Devesh Sharma of Filmfare have the series 3.5 stars out of 5 as well, noting, "What Hunkkaar gets right is the frightening machinery of blind faith. The systematic brainwashing of victims, the unquestioning loyalty of devotees and the hatred directed at anyone who dares to challenge their spiritual leader are depicted with disturbing realism." He further noted, "The series also captures the emotional cost of pursuing justice. Meenu isn't simply fighting a legal battle. She is fighting public humiliation, intimidation and a society that seems more concerned about protecting a powerful man's reputation than listening to her."

Shweta Keshri of India Today gave the series 3 stars out of 5, with praise for the acting performances of the ensemble cast, particularly that of Shaikh, Padda and Yadav, however being critical of the writing. She wrote, "That is also where Hunkkaar's strongest aspect — its premise — begins to expose the limitations of its writing. We see a sinister Baapji who commands a huge following, but the show does not really explore what makes his devotees follow him so blindly.

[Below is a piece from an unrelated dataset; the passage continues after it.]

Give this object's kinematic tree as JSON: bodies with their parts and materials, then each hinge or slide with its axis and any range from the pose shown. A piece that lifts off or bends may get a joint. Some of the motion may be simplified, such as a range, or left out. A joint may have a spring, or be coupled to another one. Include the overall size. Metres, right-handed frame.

His power is repeatedly established through crowds, fear and loyalty, but the machinery behind that influence remains largely unexplored. How did he build this following? Why do people continue to defend him when serious allegations are made? What makes it so difficult for those around him to question him? The series raises these questions without digging deeply enough into them."

Radhika Sharma of NDTV also gave the series 3 stars out of 5 and summed up in her review, "This is the Aneet Padda before the glam-sham of Bollywood. Raw, baring her soul."

Aakruti Bagla of Mid-Day concluded in her review, "Hunkkaar raises an important conversation around victim-shaming, patriarchy and faith, backed by strong performances and a compelling premise. However, its uneven pacing, repetitive writing and predictable conclusion keep it from delivering the hard-hitting impact it promises."

Bhumi Vashisht of The Sunday Guardian summed up in her review for the series, "Hunkkaar: The Roar blends crime, courtroom drama and social thriller elements around a teenager's accusation against a powerful godman. Fatima Sana Shaikh, Aneet Padda and Raghubir Yadav deliver strong performances, even as uneven pacing and underdeveloped writing limit the series."

Shubhra Gupta of The Indian Express gave the series 2.5 stars out of 5, summing up in her review, "Aneet Padda, Fatima Sana Shaikh remain largely convincing, and own the best moments of the six-episode show."

Sukanya Verma of Rediff.com also gave the series 2.5 stars out of 5 and wrote, "Sadly, Hunkkaar never becomes more than a sum of its parts. It's a fairly familiar fight for justice that builds far too many flimsy narratives around its core conflict, runs out of ammunition and speaks out of turn in a needlessly cussing tone." Appreciative of the portrayals by the actors, while also being critical of the writing, she noted in her review, "All capable actors but often it's them left raising the bar when the subpar writing lets them down."

Kartik Bhardwaj of Cinema Express gave the series 2.5 stars out of 5 as well, writing in the epigraph of his review, "Hunkkaar ticks off the same tropes these predator-godmen-resilient-victim narratives are inundated with. It just goes a few inches deeper."

Nandini Ramnath of the Scroll.in concluded in her review, "Given the fair amount of films and shows about perverted godmen, Hunkkaar could have benefitted from a clinically methodical approach rather than righteous rage. In trying to be hard-hitting, Hunkkaar often comes off as heavy-handed."

Tatsam Mukherjee of The Wire wrote, "Hunkkaar: The Roar flirts with being a competent procedural, and offering potent socio-political commentary on our country. However, as busy and stacked it might be, I found it too self-serious and burdened with its own ideology."